9 Tips to Write Prompts That Actually Work (Claude)

Source: LinkedIn post by Hamna Aslam Kahn

Most people don’t have a Claude problem. They have an instruction problem.

The 9 Tips

1. Name the output, not the task

❌ “Review this.” ✅ “Create a 5-point executive summary with recommendations.”

The more specific the destination, the better the journey.

2. Define length upfront

Explicitly state: 5 bullet points, 200 words, 3 recommendations. Ambiguity forces assumptions.

3. Flip every “don’t” into a “do”

❌ “Don’t make it complicated.” ✅ “Write this so a 16-year-old can understand it.”

Positive instructions work better.

4. Lead with action

Skip “Can you help me…” — start with: Write. Analyze. Compare. Create.

Less conversation. More execution.

5. Force maximum reasoning

For important tasks: “Think step-by-step before answering.”

Most people never do this.
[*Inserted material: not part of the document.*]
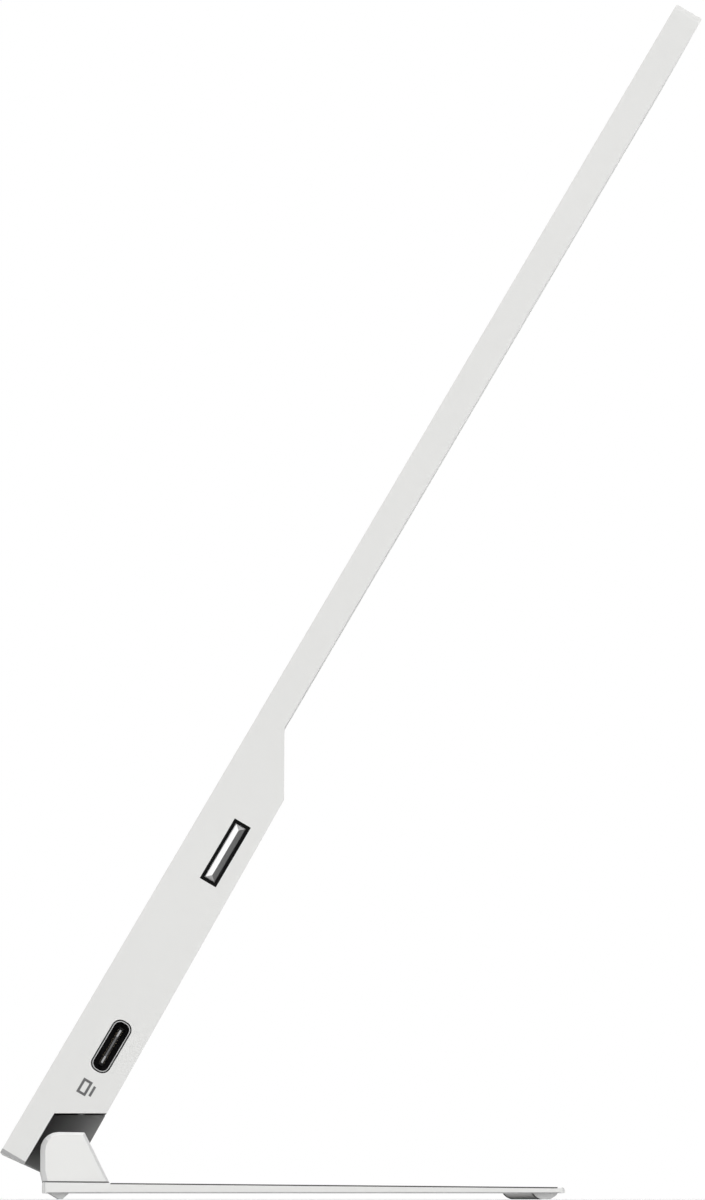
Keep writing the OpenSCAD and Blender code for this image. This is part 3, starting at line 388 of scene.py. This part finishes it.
# The joint under each arm is painted as a dark line of shade along the slightly tilted top of the
# plate.
arm_coat = stand_coat("arm_coat")
plate_tilt = math.radians(0.53)
plate_up = Vector((0, math.sin(plate_tilt), math.cos(plate_tilt)))
plate_front_ahead_of_axis = 3.15 * mm
plate_front_height = 2.67 * mm
plate_front = Vector((0, hinge[1] - plate_front_ahead_of_axis, plate_front_height))
joint_height = 0.21 * mm
tree = arm_coat.node_tree
above_plate = plane_distance(tree, plate_up, plate_front)
overpaint(arm_coat, arithmetic(tree, "LESS_THAN", above_plate, joint_height), paint(0.58))
dress(arm_coat, "hinge_arm_right", "hinge_arm_left")
# Thin soft mat on which the folded display rests
dress(
    grained(
        "mat_rubber", paint(0.30), paint(0.26),
        rough=0.85, fine_mm=0.35, broad_mm=12, bump_mm=0.05, specular=0.3,
    ),
    "base_mat",
)
dress(
    grained(
        "foot_rubber", paint(0.83), paint(0.80),
        rough=0.75, fine_mm=0.3, broad_mm=8, bump_mm=0.03, specular=0.3,
    ),
    "front_foot_strip", "rear_foot_strip",
)

# ---------- Hinge ----------
# Dark moulded bar that hides the two friction hinges in the notch of the housing.
# Its ends are painted darkest, as shade, in the narrow gap behind the lip of the housing, and
# painted paler towards the back and at the lower edge, as the light that comes back from the foot
# plate.
lip_v = 4.2 * mm
lip_shade_depth = 7.0 * mm
low_edge_from_u = 4.5 * mm
low_edge_to_u = 0.5 * mm
cover_grain = grained(
    "hinge_cover_grain", paint(0.30), paint(0.26),
    rough=0.42, fine_mm=0.2, broad_mm=9, bump_mm=0.012,
)
tree = cover_grain.node_tree
behind_lip = ramp(tree, display_distance(tree, along_v, lip_v), 0.0, lip_shade_depth)
# Painted shade behind the lip, painted light at the lower edge
overpaint(cover_grain, behind_lip.outputs["Result"], paint(0.57))
low_edge = ramp(tree, display_distance(tree, along_u, 0.0), low_edge_from_u, low_edge_to_u)
overpaint(cover_grain, low_edge.outputs["Result"], paint(0.47))
dress(cover_grain, "hinge_cover")
# Turned and pressed steel of the hinges and of all screws
dress(
    grained(
        "hinge_steel", paint(0.62), paint(0.52),
        rough=0.34, fine_mm=0.12, broad_mm=3, bump_mm=0.01, metal=1.0,
    ),
    "hinge_shaft_right", "hinge_shaft_left", "friction_washers_right", "friction_washers_left",
    "hinge_nut_right", "hinge_nut_left", "hinge_bracket_right", "hinge_bracket_left",
    "hinge_screws", "arm_screws", "chassis_screws", "board_screws",
)

# ---------- Screen ----------
# Black moulded frame round a panel of glass, films, light guide and lamp strip in a metal tray.
# The glass has an anti-glare coat. It is off, so the picture is a very dark blue grey, with a
# black border printed inside the glass all round it.
dress(
    grained(
        "frame_grain", paint(0.07), paint(0.055),
        rough=0.5, fine_mm=0.2, broad_mm=25, bump_mm=0.01, specular=0.35,
    ),
    "front_bezel",
)
picture_half_w = 154.7 * mm
picture_half_h = 87.0 * mm
picture_middle_u = 114.5 * mm
panel_coat = grained(
    "panel_coat", paint(0.125, 0.13, 0.145), paint(0.11, 0.115, 0.13),
    rough=0.3, fine_mm=0.09, broad_mm=60, bump_mm=0.004, specular=0.3,
)
tree = panel_coat.node_tree
sideways = display_offset(tree, along_x, 0.0)
upwards = display_offset(tree, along_u, picture_middle_u)
beyond_side = arithmetic(tree, "GREATER_THAN", sideways, picture_half_w)
beyond_end = arithmetic(tree, "GREATER_THAN", upwards, picture_half_h)
overpaint(panel_coat, arithmetic(tree, "MAXIMUM", beyond_side, beyond_end), paint(0.03))
dress(panel_coat, "lcd_cell")
# Layers behind the glass: white diffusing film, clear guide, lamp strip, tray and foam tape. The
# chassis plate behind them is rolled like the tray.
dress(
    grained(
        "diffuser_film", paint(0.93), paint(0.9),
        rough=0.6, fine_mm=0.3, broad_mm=20, bump_mm=0.004,
    ),
    "optical_sheets",
)
dress(
    grained(
        "guide_acrylic", paint(0.8, 0.9, 0.92), paint(0.76, 0.88, 0.9),
        rough=0.12, fine_mm=0.8, broad_mm=20, bump_mm=0.002,
    ),
    "light_guide",
)
dress(
    grained(
        "lamp_strip", paint(0.95, 0.88, 0.5), paint(0.9, 0.8, 0.4),
        rough=0.4, fine_mm=0.8, broad_mm=4, bump_mm=0.02,
    ),
    "led_strip",
)
dress(
    grained(
        "rolled_aluminium", paint(0.78), paint(0.72),
        rough=0.38, fine_mm=0.15, broad_mm=14, bump_mm=0.006, metal=1.0,
    ),
    "panel_tray", "chassis_plate",
)
dress(
    grained(
        "foam_tape", paint(0.16), paint(0.12),
        rough=0.95, fine_mm=0.3, broad_mm=4, bump_mm=0.06, specular=0.2,
    ),
    "panel_tape",
)

# ---------- Electronics ----------
# Green glass-fibre boards with black moulded parts, amber flexes, a tinned shield and ivory
# connectors, inside the thick lower part of the housing.
dress(
    grained(
        "solder_resist", paint(0.1, 0.32, 0.2), paint(0.08, 0.27, 0.17),
        rough=0.35, fine_mm=0.6, broad_mm=6, bump_mm=0.012,
    ),
    "timing_board", "main_board", "port_board",
)
dress(
    grained(
        "moulding_compound", paint(0.1), paint(0.08),
        rough=0.5, fine_mm=0.2, broad_mm=4, bump_mm=0.01,
    ),
    "timing_chips", "board_chips", "key_switch_right", "key_switch_left",
    "power_key_plunger", "menu_key_plunger",
)
dress(
    grained(
        "flex_film", paint(0.6, 0.36, 0.12), paint(0.55, 0.3, 0.1),
        rough=0.3, fine_mm=0.5, broad_mm=8, bump_mm=0.006,
    ),
    "panel_flexes", "panel_cable", "board_link_cable",
)
dress(
    grained(
        "tinned_sheet", paint(0.75), paint(0.68),
        rough=0.3, fine_mm=0.2, broad_mm=8, bump_mm=0.01, metal=1.0,
    ),
    "board_shield",
)
dress(
    grained(
        "ivory_plastic", paint(0.92, 0.9, 0.82), paint(0.88, 0.86, 0.77),
        rough=0.45, fine_mm=0.3, broad_mm=4, bump_mm=0.01,
    ),
    "board_connectors",
)

# ---------- Ports ----------
# USB-C ports: drawn steel shells round black moulded tongues, which have gold contact pads and a
# steel middle plate. Behind its bright rim each shell is painted dark as shade, and so is the
# rim's rounded outer edge.
rim_x = 161.37 * mm
corner_r = 1.05 * mm
opening_half_v = 1.28 * mm
opening_half_u = 4.17 * mm
bright_rim = 0.11 * mm
drawn_steel = grained(
    "drawn_steel", paint(0.64), paint(0.54),
    rough=0.3, fine_mm=0.1, broad_mm=3, bump_mm=0.008, metal=1.0,
)
tree = drawn_steel.node_tree
beyond_straight = []
for direction, middle, half in (
    (along_v, port_v, opening_half_v),
    (along_u, port_u, opening_half_u),
):
    away = display_offset(tree, direction, middle)
    beyond = arithmetic(tree, "SUBTRACT", away, half - corner_r)
    past = arithmetic(tree, "MAXIMUM", beyond, 0.0)
    beyond_straight.append(arithmetic(tree, "MULTIPLY", past, past))
from_core = arithmetic(tree, "SQRT", arithmetic(tree, "ADD", *beyond_straight))
outer_edge = arithmetic(tree, "GREATER_THAN", from_core, corner_r + bright_rim)
behind_rim = arithmetic(tree, "LESS_THAN", display_offset(tree, along_x, 0.0), rim_x)
overpaint(drawn_steel, arithmetic(tree, "MAXIMUM", behind_rim, outer_edge), paint(0.25))
dress(drawn_steel, "usb_c_shell_right", "usb_c_shell_left")
dress(
    grained(
        "tongue_plastic", paint(0.05), paint(0.04),
        rough=0.5, fine_mm=0.15, broad_mm=2, bump_mm=0.006, specular=0.15,
    ),
    "usb_c_tongue_right", "usb_c_tongue_left",
)


# Adds a block to a mesh, from its middle and its sizes
def add_block(mesh, middle, size):
    made = bmesh.ops.create_cube(mesh, size=1.0)
    bmesh.ops.scale(mesh, vec=size, verts=made["verts"])
    bmesh.ops.translate(mesh, vec=middle, verts=made["verts"])


# Turns a mesh drawn in the display's frame into a piece that rides on the display
def display_piece(name, mesh, material, mirrored):
    if mirrored:
        bmesh.ops.scale(mesh, vec=(-1, 1, 1), verts=mesh.verts)
        bmesh.ops.reverse_faces(mesh, faces=mesh.faces)
    bmesh.ops.transform(mesh, matrix=display_place, verts=mesh.verts)
    data = bpy.data.meshes.new(name)
    mesh.to_mesh(data)
    mesh.free()
    data.materials.append(material)
    piece = bpy.data.objects.new(name, data)
    bpy.context.scene.collection.objects.link(piece)
    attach(piece, "display")


tongue_tip = 160.5 * mm
tongue_half_t = 0.35 * mm
pad_count = 12
pad_pitch = 0.5 * mm
pad_size = (2.6 * mm, 0.02 * mm, 0.27 * mm)
pad_from_tip = 2.3 * mm
contact_gold = grained(
    "contact_gold", paint(0.64, 0.58, 0.46), paint(0.56, 0.50, 0.39),
    rough=0.3, fine_mm=0.1, broad_mm=1.5, bump_mm=0.004, metal=1.0,
)


def contact_pads():
    pads = bmesh.new()
    for face in (-1, 1):
        for i in range(pad_count):
            u = port_u + (i - (pad_count - 1) / 2) * pad_pitch
            v = port_v + face * (tongue_half_t + pad_size[1] / 2)
            add_block(pads, (tongue_tip - pad_from_tip, v, u), pad_size)
    return pads


# The steel plate in the middle of the tongue shows as a thin line along its tip. It is paler at
# its two ends.
plate_size = (1.08 * mm, 0.3 * mm, 5.9 * mm)
plate_from_tip = 0.5 * mm
worn_from = 1.8 * mm
plate_steel = grained(
    "plate_steel", paint(0.34), paint(0.26),
    rough=0.3, fine_mm=0.1, broad_mm=0.9, bump_mm=0.004, metal=1.0,
)
tree = plate_steel.node_tree
from_middle = display_offset(tree, along_u, port_u)
overpaint(plate_steel, arithmetic(tree, "GREATER_THAN", from_middle, worn_from), paint(0.50))


def middle_plate():
    plate = bmesh.new()
    add_block(plate, (tongue_tip - plate_from_tip, port_v, port_u), plate_size)
    return plate


sides = (("right", False), ("left", True))
for side, mirrored in sides:
    display_piece("contact_pads_" + side, contact_pads(), contact_gold, mirrored)
    display_piece("middle_plate_" + side, middle_plate(), plate_steel, mirrored)

# ---------- Port marks ----------
# A small sign printed in grey ink on the housing below each port: the outline of a screen with a
# base line.
sign_x = 161.51 * mm
outline_v = 6.2 * mm
base_line_v = 7.6 * mm
sign_u = 15.55 * mm
outline_w = 2.5 * mm
outline_h = 1.6 * mm
base_line_w = 1.75 * mm
stroke = 0.4 * mm
ink_t = 0.02 * mm
mark_ink = grained(
    "mark_ink", paint(0.40), paint(0.36),
    rough=0.6, fine_mm=0.1, broad_mm=2, bump_mm=0.002,
)


def port_mark():
    sign = bmesh.new()
    for end in (-1, 1):
        long_v = outline_v + end * (outline_h - stroke) / 2
        short_u = sign_u + end * (outline_w - stroke) / 2
        add_block(sign, (sign_x, long_v, sign_u), (ink_t, stroke, outline_w))
        add_block(sign, (sign_x, outline_v, short_u), (ink_t, outline_h - 2 * stroke, stroke))
    add_block(sign, (sign_x, base_line_v, sign_u), (ink_t, stroke, base_line_w))
    return sign


for side, mirrored in sides:
    display_piece("port_mark_" + side, port_mark(), mark_ink, mirrored)

# ---------- Side keys ----------
# Two keys with hipped caps of polished metal in black satin frames, whose black stands for the
# shadow in the gap round each cap. Light and shade on the caps are painted: the slope towards
# the screen keeps the bright metal colour as a painted reflection, the slope towards the back is
# painted dark and the two end slopes a grey between them.
key_v = 6.58 * mm
key_u = 58.35 * mm
key_half_w = 0.81 * mm
key_half_l = 4.775 * mm
key_hip = 0.72 * mm
key_metal_painted_reflection = grained(
    "key_metal_painted_reflection", paint(0.92), paint(0.90),
    rough=0.38, fine_mm=0.12, broad_mm=5, bump_mm=0.002, metal=0.6,
)
tree = key_metal_painted_reflection.node_tree
across = display_distance(tree, along_v, key_v)
from_side = arithmetic(tree, "SUBTRACT", key_half_w, arithmetic(tree, "ABSOLUTE", across))
from_end = arithmetic(tree, "SUBTRACT", key_half_l, display_offset(tree, along_u, key_u))
rise_side = arithmetic(tree, "DIVIDE", from_side, key_half_w)
rise_end = arithmetic(tree, "DIVIDE", from_end, key_hip)
# Painted shade on the back slope and painted grey on the end slopes
overpaint(key_metal_painted_reflection, arithmetic(tree, "GREATER_THAN", across, 0.0), paint(0.43))
overpaint(key_metal_painted_reflection, arithmetic(tree, "LESS_THAN", rise_end, rise_side), paint(0.68))
dress(key_metal_painted_reflection, "power_key", "menu_key")
# The black of the key frames stands for the shadow in the gap round each cap.
dress(
    grained(
        "trim_black_gap_shade", paint(0.03), paint(0.02),
        rough=0.6, fine_mm=0.2, broad_mm=6, bump_mm=0.006, specular=0.08,
    ),
    "key_trim_right", "key_trim_left",
)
The difference is huge.

6. Go beyond the basics

Add: “Polish this like it’s being delivered to a paying client.”

Watch how the quality changes.

7. Upload your voice

Paste examples of your writing → “Match this style.”

Showing beats explaining every single time.

8. Control the tools

Need research? Tell Claude to research. Need speed? Tell Claude to answer from existing knowledge. Don’t leave it guessing.

9. State the goal before the task (most important)

❌ “Write a LinkedIn post.” ✅ “Goal: Generate inbound leads from founders. Write a LinkedIn post.”

Now Claude understands what success looks like.

The Bigger Lesson

Most people obsess over prompts. The best AI users obsess over clarity.

AI doesn’t reward fancy wording. It rewards clear thinking.